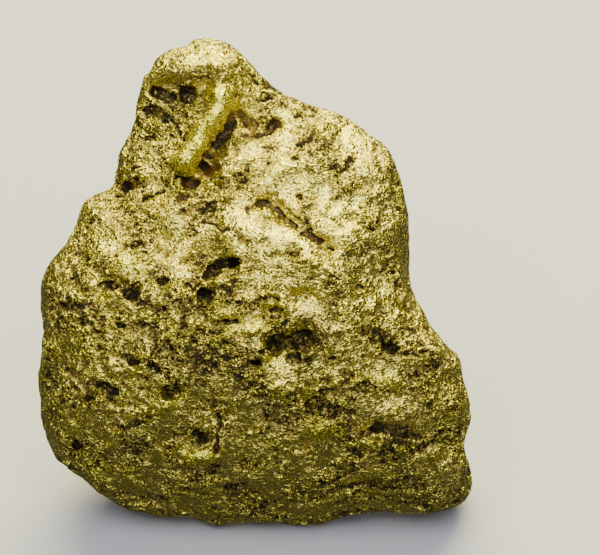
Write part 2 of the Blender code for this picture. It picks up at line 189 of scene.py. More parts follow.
def strayed(places, size, amount, seed):
    """The places moved a little by smooth noise, so that what is laid out on them has uneven edges."""
    moves = [noise_at(places, size, seed + 0.31 * axis) for axis in range(3)]
    return places + amount * np.stack(moves, axis=1)


# Pits of the front, in millimetres on the broad face: across, up, half width, half height, depth, and
# the turn in degrees
HEAD_PITS = (
    (-7.2, 46.1, 1.0, 0.9, 0.8, 0), (-11.0, 44.3, 1.4, 0.8, 0.5, 0), (-8.3, 50.1, 0.3, 0.25, 0.3, 0),
    (-7.6, 49.9, 0.25, 0.25, 0.3, 0), (-4.9, 49.9, 0.3, 0.25, 0.3, 0), (-3.3, 48.1, 0.3, 0.25, 0.3, 0),
    (-3.2, 51.0, 0.35, 0.3, 0.3, 0), (-4.1, 47.2, 0.3, 0.25, 0.3, 0),
)
SHOULDER_PITS = (
    (-15.5, 25.8, 1.2, 0.5, 0.9, 0), (-13.4, 25.0, 1.3, 0.35, 0.5, -25),
    (-12.0, 24.1, 0.6, 0.32, 0.6, -10), (-9.7, 26.3, 0.75, 0.5, 0.6, 10),
    (-14.7, 29.1, 0.25, 0.25, 0.3, 0), (-10.2, 29.3, 0.35, 0.25, 0.3, 0), (-5.2, 24.8, 1.0, 0.85, 1.0, 0),
    (-6.9, 25.8, 0.5, 0.45, 0.5, -20), (-9.8, 23.3, 0.85, 0.4, 0.6, 0), (-20.3, 23.5, 1.2, 0.6, 0.5, -15),
    (4.7, 35.3, 0.32, 0.3, 0.4, 0), (-1.3, 30.6, 0.3, 0.25, 0.3, 0), (4.2, 29.1, 0.5, 0.42, 0.5, 0),
    (2.3, 29.0, 0.5, 0.35, 0.4, 0), (11.2, 25.5, 0.5, 0.42, 0.5, 0), (14.5, 27.0, 0.65, 0.45, 0.4, 0),
    (10.0, 29.0, 0.5, 0.2, 0.3, 0), (-4.8, 34.4, 1.2, 0.45, 0.5, 0), (-4.8, 33.8, 1.1, 0.3, 0.4, 0),
)
MIDDLE_PITS = (
    (-14.1, 21.7, 0.6, 0.28, 0.5, -10), (-16.3, 21.6, 0.4, 0.5, 0.4, 0), (-7.6, 21.4, 0.65, 0.55, 0.6, 0),
    (-6.5, 20.1, 0.35, 0.4, 0.4, 0), (-2.1, 19.2, 0.4, 0.55, 0.5, 0), (-13.8, 18.2, 1.6, 0.45, 0.6, 8),
    (-12.7, 17.6, 0.6, 0.5, 0.8, 0), (-13.6, 16.1, 0.55, 0.45, 0.6, 0), (0.2, 17.4, 0.55, 0.45, 0.5, 0),
    (-6.5, 16.2, 0.6, 0.35, 0.5, 0), (2.3, 23.2, 0.8, 0.4, 0.6, 10), (2.3, 22.4, 0.7, 0.3, 0.5, 0),
    (4.9, 20.1, 1.9, 1.1, 0.7, 20), (2.3, 19.2, 1.5, 0.5, 0.5, 15), (4.2, 18.0, 0.85, 0.5, 0.5, 0),
    (8.0, 18.1, 0.55, 0.3, 0.5, 0), (11.9, 18.2, 0.4, 0.45, 0.5, 0), (8.2, 20.9, 0.3, 0.25, 0.3, 0),
    (14.7, 19.3, 0.85, 0.4, 0.6, 10), (16.1, 18.5, 0.75, 0.4, 0.6, 0), (18.1, 19.0, 0.7, 0.3, 0.6, 30),
    (9.7, 16.5, 0.9, 0.4, 0.5, 0),
)
LOWER_PITS = (
    (-19.1, 14.6, 0.35, 0.65, 0.4, 0), (-11.7, 14.8, 0.7, 0.55, 0.6, 0),
    (-8.9, 14.5, 1.2, 0.65, 0.8, -15), (-15.3, 13.1, 0.55, 0.65, 0.6, 0),
    (-13.1, 13.0, 0.65, 0.4, 0.6, -10), (-11.6, 13.3, 0.4, 0.4, 0.5, 0), (-15.1, 10.7, 0.55, 0.5, 0.6, 0),
    (-19.5, 11.7, 0.5, 0.5, 0.5, 0), (-22.1, 10.8, 0.4, 0.45, 0.5, 0), (-19.4, 8.4, 0.75, 0.7, 0.7, 0),
    (-18.3, 7.8, 0.45, 0.3, 0.4, 0), (-5.6, 9.5, 1.4, 0.75, 0.9, 5), (-6.9, 8.8, 0.5, 0.4, 0.5, 30),
    (-13.2, 5.5, 0.9, 0.38, 0.6, -10), (-2.8, 3.9, 0.8, 0.42, 0.8, -8), (-4.2, 2.5, 0.55, 0.3, 0.5, 0),
    (-12.3, 2.1, 0.5, 0.3, 0.4, 0), (-11.1, 2.0, 0.4, 0.35, 0.4, 0), (-8.9, 1.7, 0.4, 0.3, 0.4, 0),
    (-5.4, 0.9, 0.3, 0.25, 0.3, 0), (3.8, 15.3, 0.5, 0.4, 0.4, 0), (6.1, 15.3, 0.7, 0.35, 0.4, 0),
    (8.4, 14.4, 0.8, 0.65, 0.6, 0), (6.0, 12.9, 0.8, 0.35, 0.5, 0), (1.2, 11.4, 0.45, 0.45, 0.5, 0),
    (10.9, 7.7, 0.65, 0.5, 0.7, 15), (3.5, 6.9, 0.35, 0.25, 0.4, 0), (5.9, 6.2, 0.5, 0.35, 0.4, 0),
    (17.6, 2.4, 0.5, 0.45, 0.8, 0), (14.5, 2.5, 1.1, 0.42, 0.5, 0), (19.4, 2.4, 0.45, 0.3, 0.5, 0),
)

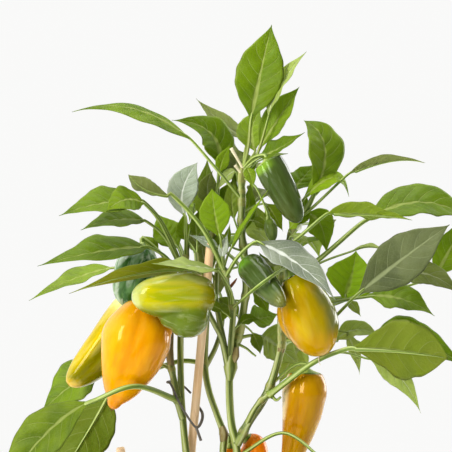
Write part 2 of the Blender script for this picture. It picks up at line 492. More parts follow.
def add_object(name, data):
    """A new object in the scene for a mesh, a lamp or a camera."""
    made = bpy.data.objects.new(name, data)
    bpy.context.scene.collection.objects.link(made)
    return made


def make_piece(name, body, replaced):
    mesh = body.mesh(name)
    mesh.polygons.foreach_set("material_index", body.finishes)
    paint = mesh.attributes.new("paint", "FLOAT_VECTOR", "POINT")
    paint.data.foreach_set("vector", np.vstack(body.paint).ravel())
    for finish in body.names:
        mesh.materials.append(FINISHES[finish])
    shell = bmesh.new()
    shell.from_mesh(mesh)
    bmesh.ops.recalc_face_normals(shell, faces=shell.faces)
    shell.to_mesh(mesh)
    shell.free()
    mesh.shade_smooth()
    piece = add_object(name, mesh)
    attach(piece, "root")
    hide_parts(*replaced)
    return piece


def apply_modifiers(piece):
    """Gives a piece the mesh that its modifiers make."""
    made = bpy.data.meshes.new_from_object(piece.evaluated_get(bpy.context.evaluated_depsgraph_get()))
    piece.modifiers.clear()
    old = piece.data
    piece.data = made
    bpy.data.meshes.remove(old)


def angles_round(sides):
    return np.linspace(0, 2 * np.pi, sides, endpoint=False)


def ring_round(centre, across, along, angles, reach):
    """Points round a centre in the plane of two directions."""
    return centre + np.outer(np.cos(angles) * reach, across) + np.outer(np.sin(angles) * reach, along)


def level_ring(radius, height, sides):
    """A ring round the pot's axis."""
    return ring_round([0, 0, height], [1, 0, 0], [0, 1, 0], angles_round(sides), radius)


def capped_faces(rings, sides):
    """Faces between closed rings, and to a centre point at each end: the two last points."""
    faces = []
    start = rings * sides
    last = start - sides
    for low in range(0, last, sides):
        high = low + sides
        for side in range(sides):
            after = (side + 1) % sides
            faces.append((low + side, low + after, high + after, high + side))
    for side in range(sides):
        after = (side + 1) % sides
        faces.append((start, after, side))
        faces.append((start + 1, last + side, last + after))
    return faces


def add_tube(body, path, radii, finish, sides=12, shape=None, marks=0.0):
    """A closed tube; shape(angles, share of the path) multiplies the radius round each ring.

    Its paint is the direction round the tube, shorter where marks are higher, and the run along it.
    """
    count = len(path)
    across, along = sides_along(path)
    angles = angles_round(sides)
    radii = np.broadcast_to(np.asarray(radii, float), (count,))
    rings = []
    for ring in range(count):
        reach = radii[ring] * (np.ones(sides) if shape is None else shape(angles, ring / (count - 1)))
        rings.append(ring_round(path[ring], across[ring], along[ring], angles, reach))
    points = np.vstack(rings + [path[:1], path[-1:]])
    clear = np.repeat(1 - MARK_SHARE * np.broadcast_to(marks, (count,)), sides)
    paint = np.column_stack([np.tile(np.cos(angles), count) * clear, np.tile(np.sin(angles), count) * clear,
                             np.repeat(run_along(path) / PAINT_UNIT, sides)])
    body.add(points, np.vstack([paint, paint[0], paint[-1]]), capped_faces(count, sides), finish)


def ripple(points, size, seed, waves=5):
    """A smooth random value between about -1 and 1 at each point; size is the ripples' length."""
    draw = np.random.default_rng(seed)
    total = np.zeros(len(points))
    for _ in range(waves):
        direction = unit(draw.normal(size=3)) * 2 * np.pi / (size * draw.uniform(*RIPPLE_SPREAD))
        total += np.sin(points @ direction + draw.uniform(0, 2 * np.pi))
    return total / math.sqrt(waves) / RIPPLE_PEAK


# ---------------------------------------------------------------- stems

STEM_STEP = 1.2
STEM_SIDES = 16
STUB_SIDES = 10
STUB_STEPS = 6
ROOT_PLACES = 201
STEM_RIBS = 5
STEM_RIB_DEPTH = 0.05
STEM_RIB_TWIST = 4
NODE_SWELL = 0.7
NODE_REACH = 2.6
KNOB_SHARE = 0.03
KNOB_LENGTH = 30
# A stem's free end is this thick and widens below it with the square root of the way from the end.
END_RADIUS = 0.4
END_WIDENING = 1.6

stem_paths = {row[0]: smooth_path(set_back(row[2])) for row in STEMS}


def root_on(stem, height):
    """The place on a stem's centre line at a height of the front elevation."""
    places = even_steps(stem_paths[stem], ROOT_PLACES)
    reach = 1 + places[:, 1] / EYE_DISTANCE
    off_level = np.abs(EYE_HEIGHT + (height - EYE_HEIGHT) * reach - places[:, 2])
    return places[off_level.argmin()]


def stem_ribs(angles, share):
    return 1 + STEM_RIB_DEPTH * np.cos(STEM_RIBS * angles + STEM_RIB_TWIST * share)


def add_stem(body, row):
    name, _, _, root_radius, top_radius = row
    path = even_steps(stem_paths[name], int(path_length(stem_paths[name]) / STEM_STEP) + 2)
    radii = root_radius + (top_radius - root_radius) * np.linspace(0, 1, len(path))
    joints = [root_on(name, leaf[1]) for leaf in LEAVES if leaf[0] == name]
    joints += [root_on(name, fruit[2]) for fruit in FRUITS if fruit[1] == name]
    nodes = np.zeros(len(path))
    for joint in joints:
        nodes = np.maximum(nodes, np.exp(-(np.linalg.norm(path - joint, axis=1) / NODE_REACH) ** 2))
    radii = (radii + NODE_SWELL * nodes) * (1 + KNOB_SHARE * ripple(path, KNOB_LENGTH, len(name)))
    to_end = np.linalg.norm(path - path[-1], axis=1)
    radii = np.minimum(radii, END_RADIUS + np.sqrt(to_end) * END_WIDENING)
    add_tube(body, path, radii, "stem", STEM_SIDES, stem_ribs, nodes)


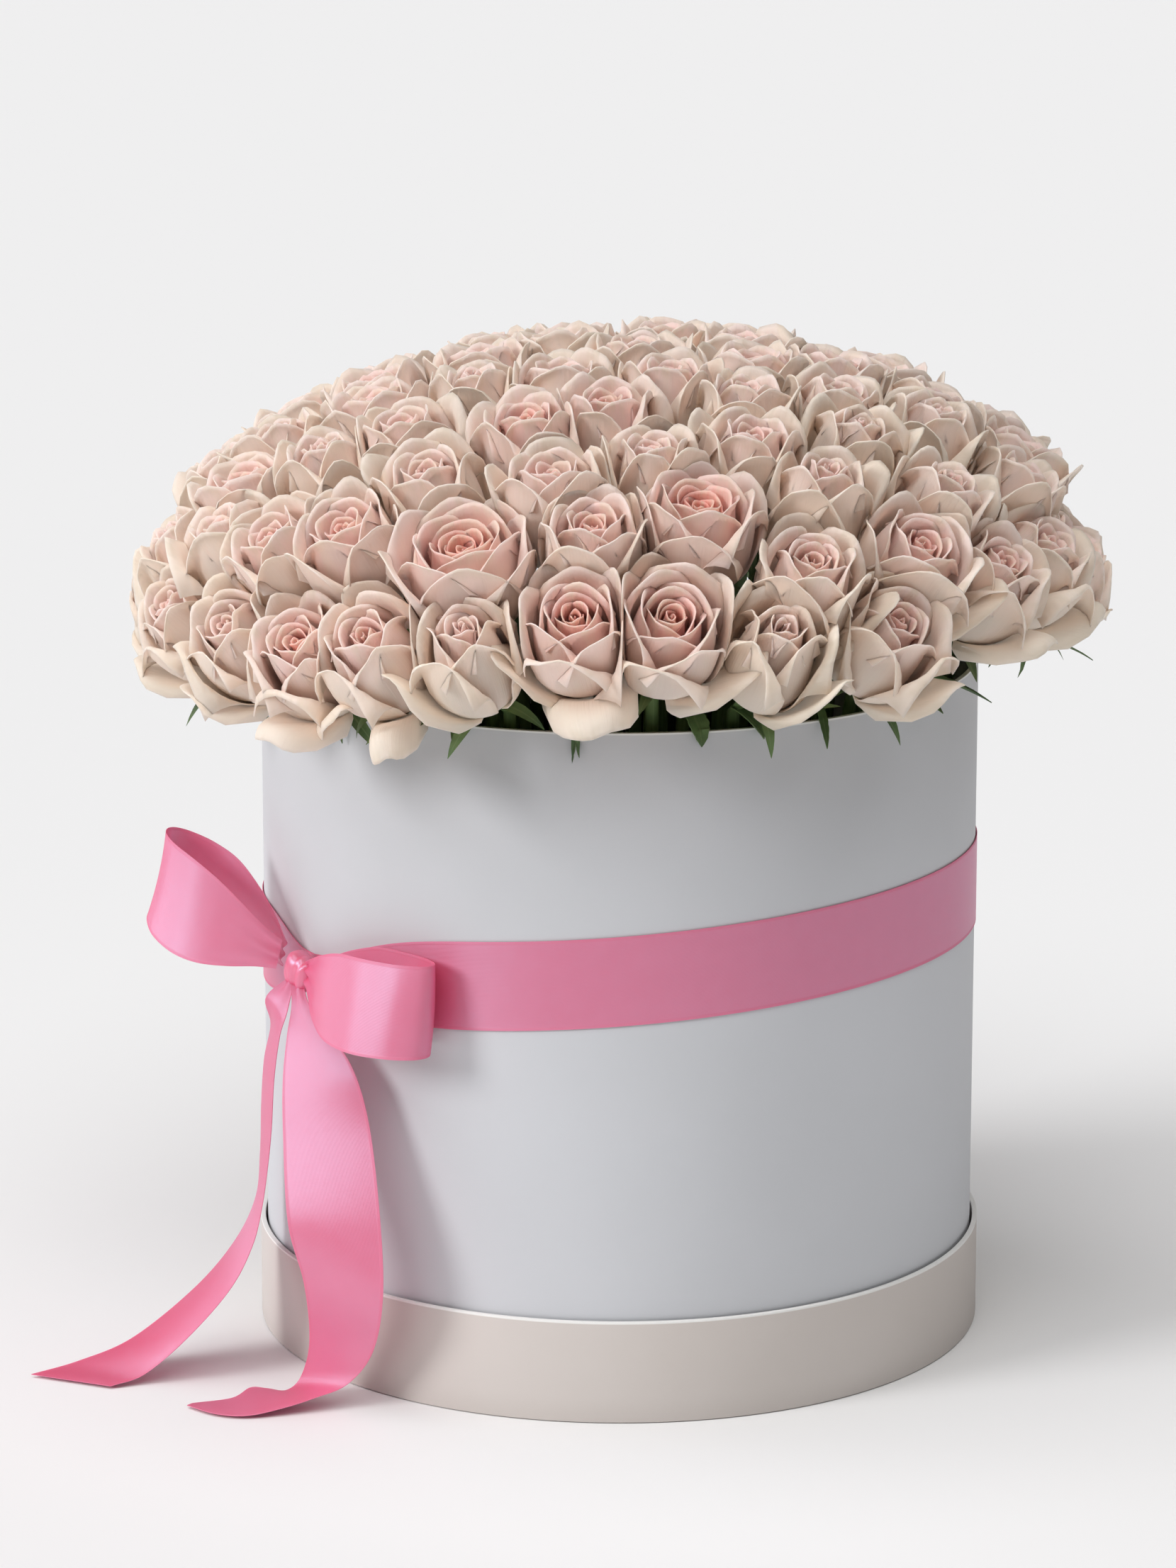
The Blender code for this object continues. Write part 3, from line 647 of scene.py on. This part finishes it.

= = = = = = =

■ Request: Extract the lines from the line with "Write part 2 of the Blender script" through the line with "return piece". Keep both of those lines, copy everything exactly, and add nothing.

■ Response to this task:
Write part 2 of the Blender script for this picture. It picks up at line 492. More parts follow.
def add_object(name, data):
    """A new object in the scene for a mesh, a lamp or a camera."""
    made = bpy.data.objects.new(name, data)
    bpy.context.scene.collection.objects.link(made)
    return made


def make_piece(name, body, replaced):
    mesh = body.mesh(name)
    mesh.polygons.foreach_set("material_index", body.finishes)
    paint = mesh.attributes.new("paint", "FLOAT_VECTOR", "POINT")
    paint.data.foreach_set("vector", np.vstack(body.paint).ravel())
    for finish in body.names:
        mesh.materials.append(FINISHES[finish])
    shell = bmesh.new()
    shell.from_mesh(mesh)
    bmesh.ops.recalc_face_normals(shell, faces=shell.faces)
    shell.to_mesh(mesh)
    shell.free()
    mesh.shade_smooth()
    piece = add_object(name, mesh)
    attach(piece, "root")
    hide_parts(*replaced)
    return piece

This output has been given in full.